Exercise brief — Print exactly the part opening with the line containing "const atEnd = 1" and closing with the line containing "for body, members", with both of those lines included.

Material for the task —
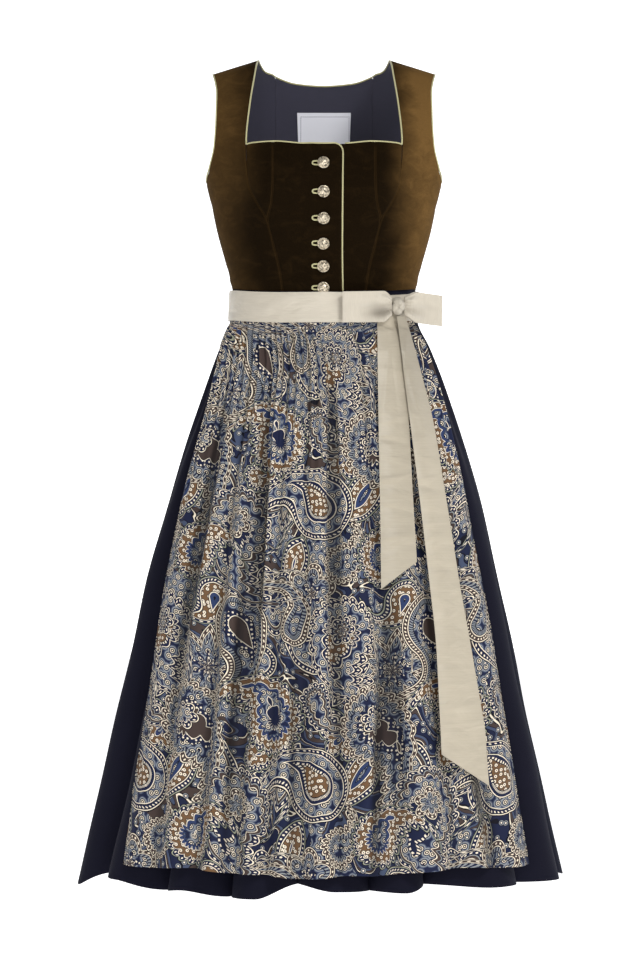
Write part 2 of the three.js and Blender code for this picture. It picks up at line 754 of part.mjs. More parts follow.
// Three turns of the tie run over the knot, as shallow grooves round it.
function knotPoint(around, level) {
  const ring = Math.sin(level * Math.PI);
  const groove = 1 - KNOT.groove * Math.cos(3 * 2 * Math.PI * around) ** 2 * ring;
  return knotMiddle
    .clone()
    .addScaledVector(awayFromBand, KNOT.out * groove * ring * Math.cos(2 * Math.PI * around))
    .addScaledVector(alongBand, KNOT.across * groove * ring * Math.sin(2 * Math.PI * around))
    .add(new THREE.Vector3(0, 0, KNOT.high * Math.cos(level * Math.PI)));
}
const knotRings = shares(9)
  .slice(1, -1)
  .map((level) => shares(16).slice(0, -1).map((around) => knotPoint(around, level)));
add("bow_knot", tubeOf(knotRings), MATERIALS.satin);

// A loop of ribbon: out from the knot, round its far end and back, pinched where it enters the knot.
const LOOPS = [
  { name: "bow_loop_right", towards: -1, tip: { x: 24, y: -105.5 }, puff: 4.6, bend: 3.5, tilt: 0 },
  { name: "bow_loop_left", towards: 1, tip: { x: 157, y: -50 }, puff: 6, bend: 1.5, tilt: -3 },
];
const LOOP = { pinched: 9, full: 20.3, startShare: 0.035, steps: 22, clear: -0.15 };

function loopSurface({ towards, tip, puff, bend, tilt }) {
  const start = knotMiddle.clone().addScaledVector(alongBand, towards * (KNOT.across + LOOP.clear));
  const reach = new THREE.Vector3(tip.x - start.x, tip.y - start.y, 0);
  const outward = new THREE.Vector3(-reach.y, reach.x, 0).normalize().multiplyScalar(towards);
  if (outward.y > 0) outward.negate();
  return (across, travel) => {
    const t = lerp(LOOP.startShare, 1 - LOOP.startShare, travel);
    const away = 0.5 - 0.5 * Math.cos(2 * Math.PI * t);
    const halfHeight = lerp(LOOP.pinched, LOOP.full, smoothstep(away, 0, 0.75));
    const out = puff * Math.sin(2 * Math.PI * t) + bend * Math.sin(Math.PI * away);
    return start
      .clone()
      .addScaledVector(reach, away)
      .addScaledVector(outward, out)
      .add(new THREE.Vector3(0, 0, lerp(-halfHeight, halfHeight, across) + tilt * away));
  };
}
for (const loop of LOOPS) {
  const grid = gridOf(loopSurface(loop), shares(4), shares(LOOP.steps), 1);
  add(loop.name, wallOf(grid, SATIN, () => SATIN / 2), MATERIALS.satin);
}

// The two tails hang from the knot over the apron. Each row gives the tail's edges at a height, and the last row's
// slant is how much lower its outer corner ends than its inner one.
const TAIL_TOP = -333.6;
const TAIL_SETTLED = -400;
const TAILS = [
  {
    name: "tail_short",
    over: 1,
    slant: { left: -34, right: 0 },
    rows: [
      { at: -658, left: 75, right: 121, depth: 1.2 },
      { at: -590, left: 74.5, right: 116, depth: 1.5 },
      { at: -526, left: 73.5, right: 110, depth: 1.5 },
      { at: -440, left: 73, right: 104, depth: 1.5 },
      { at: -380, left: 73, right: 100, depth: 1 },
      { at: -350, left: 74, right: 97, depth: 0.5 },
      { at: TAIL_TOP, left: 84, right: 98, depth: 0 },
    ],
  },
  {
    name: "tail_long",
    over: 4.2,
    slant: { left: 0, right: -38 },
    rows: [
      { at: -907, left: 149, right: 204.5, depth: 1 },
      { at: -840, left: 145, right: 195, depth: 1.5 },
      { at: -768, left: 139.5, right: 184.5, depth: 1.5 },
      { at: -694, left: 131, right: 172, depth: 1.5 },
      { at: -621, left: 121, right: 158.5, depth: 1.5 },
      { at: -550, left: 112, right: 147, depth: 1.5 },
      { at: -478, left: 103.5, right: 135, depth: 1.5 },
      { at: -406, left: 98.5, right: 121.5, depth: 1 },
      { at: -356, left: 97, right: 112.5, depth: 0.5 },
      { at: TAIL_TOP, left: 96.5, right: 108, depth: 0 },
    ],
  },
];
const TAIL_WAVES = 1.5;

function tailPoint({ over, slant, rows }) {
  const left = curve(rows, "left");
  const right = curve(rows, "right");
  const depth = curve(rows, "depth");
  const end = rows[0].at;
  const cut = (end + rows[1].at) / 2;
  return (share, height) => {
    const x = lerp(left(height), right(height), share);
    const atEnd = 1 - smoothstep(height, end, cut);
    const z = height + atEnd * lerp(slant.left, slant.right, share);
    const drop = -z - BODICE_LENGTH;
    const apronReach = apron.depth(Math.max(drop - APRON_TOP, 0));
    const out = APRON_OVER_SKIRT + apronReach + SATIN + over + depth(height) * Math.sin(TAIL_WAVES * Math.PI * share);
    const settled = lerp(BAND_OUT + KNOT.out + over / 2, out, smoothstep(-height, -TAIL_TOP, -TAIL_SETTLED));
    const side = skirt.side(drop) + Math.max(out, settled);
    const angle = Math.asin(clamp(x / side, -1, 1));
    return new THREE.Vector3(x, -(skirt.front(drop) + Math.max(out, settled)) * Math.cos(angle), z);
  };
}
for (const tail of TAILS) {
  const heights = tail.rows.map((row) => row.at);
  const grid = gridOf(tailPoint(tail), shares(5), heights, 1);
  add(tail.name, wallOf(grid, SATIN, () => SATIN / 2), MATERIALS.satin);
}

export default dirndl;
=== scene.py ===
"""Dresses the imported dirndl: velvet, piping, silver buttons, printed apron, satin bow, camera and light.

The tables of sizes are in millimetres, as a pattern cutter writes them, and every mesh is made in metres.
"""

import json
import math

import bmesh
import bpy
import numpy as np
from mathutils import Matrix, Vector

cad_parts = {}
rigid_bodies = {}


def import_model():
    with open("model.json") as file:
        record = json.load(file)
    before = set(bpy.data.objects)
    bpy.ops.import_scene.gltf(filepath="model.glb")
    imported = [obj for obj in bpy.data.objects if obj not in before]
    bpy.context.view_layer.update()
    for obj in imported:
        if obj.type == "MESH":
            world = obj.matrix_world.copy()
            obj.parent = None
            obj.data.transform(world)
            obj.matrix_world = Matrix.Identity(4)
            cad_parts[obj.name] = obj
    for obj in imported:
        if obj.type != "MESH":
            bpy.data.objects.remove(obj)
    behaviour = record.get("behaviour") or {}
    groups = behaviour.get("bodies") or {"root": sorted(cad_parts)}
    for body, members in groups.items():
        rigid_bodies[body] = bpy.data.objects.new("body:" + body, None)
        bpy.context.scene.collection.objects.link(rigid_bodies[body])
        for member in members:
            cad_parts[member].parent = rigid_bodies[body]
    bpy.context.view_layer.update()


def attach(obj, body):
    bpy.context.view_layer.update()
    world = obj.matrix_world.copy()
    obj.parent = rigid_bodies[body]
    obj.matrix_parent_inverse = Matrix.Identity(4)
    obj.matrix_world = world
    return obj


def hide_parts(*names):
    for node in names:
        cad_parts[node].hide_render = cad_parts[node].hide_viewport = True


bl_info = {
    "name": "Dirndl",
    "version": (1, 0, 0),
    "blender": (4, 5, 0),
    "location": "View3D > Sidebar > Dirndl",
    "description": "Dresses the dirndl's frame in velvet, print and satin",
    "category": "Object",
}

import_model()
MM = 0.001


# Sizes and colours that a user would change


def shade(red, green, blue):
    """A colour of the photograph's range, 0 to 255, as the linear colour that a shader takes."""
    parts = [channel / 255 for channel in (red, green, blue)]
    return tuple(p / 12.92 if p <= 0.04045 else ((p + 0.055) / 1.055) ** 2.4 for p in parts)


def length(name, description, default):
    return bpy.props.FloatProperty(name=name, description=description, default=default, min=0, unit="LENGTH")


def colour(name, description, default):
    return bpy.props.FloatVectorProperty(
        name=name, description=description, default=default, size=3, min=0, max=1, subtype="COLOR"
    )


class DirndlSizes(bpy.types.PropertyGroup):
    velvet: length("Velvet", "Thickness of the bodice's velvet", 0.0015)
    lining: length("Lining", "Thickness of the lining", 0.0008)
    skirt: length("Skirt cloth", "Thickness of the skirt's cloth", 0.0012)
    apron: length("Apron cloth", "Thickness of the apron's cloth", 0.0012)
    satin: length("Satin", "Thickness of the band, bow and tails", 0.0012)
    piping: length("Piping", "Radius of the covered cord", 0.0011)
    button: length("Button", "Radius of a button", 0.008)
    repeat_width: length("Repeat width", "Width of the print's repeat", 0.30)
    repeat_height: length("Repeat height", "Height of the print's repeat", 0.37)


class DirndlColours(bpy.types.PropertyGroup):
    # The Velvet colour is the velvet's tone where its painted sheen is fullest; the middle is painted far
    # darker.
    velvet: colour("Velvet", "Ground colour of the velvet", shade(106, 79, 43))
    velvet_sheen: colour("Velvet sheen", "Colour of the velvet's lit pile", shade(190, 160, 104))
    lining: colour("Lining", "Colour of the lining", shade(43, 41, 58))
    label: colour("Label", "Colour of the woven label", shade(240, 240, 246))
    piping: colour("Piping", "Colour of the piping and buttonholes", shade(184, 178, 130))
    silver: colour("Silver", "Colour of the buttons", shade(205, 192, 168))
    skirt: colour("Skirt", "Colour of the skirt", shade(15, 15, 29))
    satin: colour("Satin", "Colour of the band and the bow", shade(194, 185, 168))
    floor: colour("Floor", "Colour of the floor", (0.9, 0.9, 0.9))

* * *

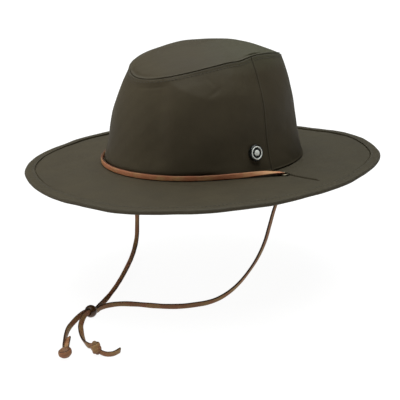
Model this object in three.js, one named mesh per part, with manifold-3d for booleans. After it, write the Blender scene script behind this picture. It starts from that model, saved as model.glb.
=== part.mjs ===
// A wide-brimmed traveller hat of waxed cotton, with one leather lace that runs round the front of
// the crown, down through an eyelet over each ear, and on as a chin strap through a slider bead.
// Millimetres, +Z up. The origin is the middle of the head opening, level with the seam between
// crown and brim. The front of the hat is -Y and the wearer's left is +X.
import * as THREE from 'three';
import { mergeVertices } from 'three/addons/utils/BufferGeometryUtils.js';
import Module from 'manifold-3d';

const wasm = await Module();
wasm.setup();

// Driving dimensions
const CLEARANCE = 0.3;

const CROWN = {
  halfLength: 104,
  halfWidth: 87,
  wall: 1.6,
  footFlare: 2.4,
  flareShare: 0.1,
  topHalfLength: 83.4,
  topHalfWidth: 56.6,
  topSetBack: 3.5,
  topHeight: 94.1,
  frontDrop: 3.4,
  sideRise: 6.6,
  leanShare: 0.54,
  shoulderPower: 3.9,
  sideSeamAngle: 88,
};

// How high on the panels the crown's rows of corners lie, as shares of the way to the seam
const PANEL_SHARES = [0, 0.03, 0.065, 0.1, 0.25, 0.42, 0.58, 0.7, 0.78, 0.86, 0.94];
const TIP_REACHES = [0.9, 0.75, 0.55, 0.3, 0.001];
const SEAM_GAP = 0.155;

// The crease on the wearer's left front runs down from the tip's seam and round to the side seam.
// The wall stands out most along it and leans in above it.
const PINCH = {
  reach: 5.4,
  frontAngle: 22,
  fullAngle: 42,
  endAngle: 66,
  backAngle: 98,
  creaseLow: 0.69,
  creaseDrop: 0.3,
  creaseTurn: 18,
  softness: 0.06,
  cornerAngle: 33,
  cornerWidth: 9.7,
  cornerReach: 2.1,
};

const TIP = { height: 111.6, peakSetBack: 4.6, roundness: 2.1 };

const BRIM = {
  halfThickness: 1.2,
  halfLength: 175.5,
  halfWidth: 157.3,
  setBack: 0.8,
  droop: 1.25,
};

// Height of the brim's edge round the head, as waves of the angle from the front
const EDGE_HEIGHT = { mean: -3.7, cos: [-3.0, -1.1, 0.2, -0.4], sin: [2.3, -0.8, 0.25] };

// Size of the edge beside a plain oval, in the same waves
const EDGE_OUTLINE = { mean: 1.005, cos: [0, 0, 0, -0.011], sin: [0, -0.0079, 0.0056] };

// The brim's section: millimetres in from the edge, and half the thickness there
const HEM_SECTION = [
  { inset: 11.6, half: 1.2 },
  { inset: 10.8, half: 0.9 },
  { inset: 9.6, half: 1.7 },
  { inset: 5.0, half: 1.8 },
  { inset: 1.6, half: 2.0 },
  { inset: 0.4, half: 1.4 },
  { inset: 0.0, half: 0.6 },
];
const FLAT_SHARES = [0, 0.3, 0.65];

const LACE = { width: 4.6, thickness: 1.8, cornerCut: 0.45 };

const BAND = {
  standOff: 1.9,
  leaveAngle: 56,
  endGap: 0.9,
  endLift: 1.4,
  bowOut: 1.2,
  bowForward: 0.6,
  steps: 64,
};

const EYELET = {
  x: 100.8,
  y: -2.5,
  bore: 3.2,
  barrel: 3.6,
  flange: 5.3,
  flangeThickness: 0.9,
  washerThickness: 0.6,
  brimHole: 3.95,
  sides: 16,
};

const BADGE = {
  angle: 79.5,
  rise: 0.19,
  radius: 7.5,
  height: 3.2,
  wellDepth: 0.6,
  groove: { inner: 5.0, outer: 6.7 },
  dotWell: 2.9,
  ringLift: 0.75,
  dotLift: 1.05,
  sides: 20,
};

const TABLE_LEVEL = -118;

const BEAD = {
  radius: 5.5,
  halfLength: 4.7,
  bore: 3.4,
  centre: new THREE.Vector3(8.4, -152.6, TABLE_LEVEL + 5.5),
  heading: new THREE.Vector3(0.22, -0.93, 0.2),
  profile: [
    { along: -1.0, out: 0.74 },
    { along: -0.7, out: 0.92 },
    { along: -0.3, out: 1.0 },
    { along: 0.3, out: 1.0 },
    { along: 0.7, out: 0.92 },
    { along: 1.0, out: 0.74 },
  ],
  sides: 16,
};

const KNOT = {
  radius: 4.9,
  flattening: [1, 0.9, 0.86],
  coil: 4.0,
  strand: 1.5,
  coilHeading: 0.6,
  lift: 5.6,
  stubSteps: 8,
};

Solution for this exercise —
    const atEnd = 1 - smoothstep(height, end, cut);
    const z = height + atEnd * lerp(slant.left, slant.right, share);
    const drop = -z - BODICE_LENGTH;
    const apronReach = apron.depth(Math.max(drop - APRON_TOP, 0));
    const out = APRON_OVER_SKIRT + apronReach + SATIN + over + depth(height) * Math.sin(TAIL_WAVES * Math.PI * share);
    const settled = lerp(BAND_OUT + KNOT.out + over / 2, out, smoothstep(-height, -TAIL_TOP, -TAIL_SETTLED));
    const side = skirt.side(drop) + Math.max(out, settled);
    const angle = Math.asin(clamp(x / side, -1, 1));
    return new THREE.Vector3(x, -(skirt.front(drop) + Math.max(out, settled)) * Math.cos(angle), z);
  };
}
for (const tail of TAILS) {
  const heights = tail.rows.map((row) => row.at);
  const grid = gridOf(tailPoint(tail), shares(5), heights, 1);
  add(tail.name, wallOf(grid, SATIN, () => SATIN / 2), MATERIALS.satin);
}

export default dirndl;
=== scene.py ===
"""Dresses the imported dirndl: velvet, piping, silver buttons, printed apron, satin bow, camera and light.

The tables of sizes are in millimetres, as a pattern cutter writes them, and every mesh is made in metres.
"""

import json
import math

import bmesh
import bpy
import numpy as np
from mathutils import Matrix, Vector

cad_parts = {}
rigid_bodies = {}


def import_model():
    with open("model.json") as file:
        record = json.load(file)
    before = set(bpy.data.objects)
    bpy.ops.import_scene.gltf(filepath="model.glb")
    imported = [obj for obj in bpy.data.objects if obj not in before]
    bpy.context.view_layer.update()
    for obj in imported:
        if obj.type == "MESH":
            world = obj.matrix_world.copy()
            obj.parent = None
            obj.data.transform(world)
            obj.matrix_world = Matrix.Identity(4)
            cad_parts[obj.name] = obj
    for obj in imported:
        if obj.type != "MESH":
            bpy.data.objects.remove(obj)
    behaviour = record.get("behaviour") or {}
    groups = behaviour.get("bodies") or {"root": sorted(cad_parts)}
    for body, members in groups.items():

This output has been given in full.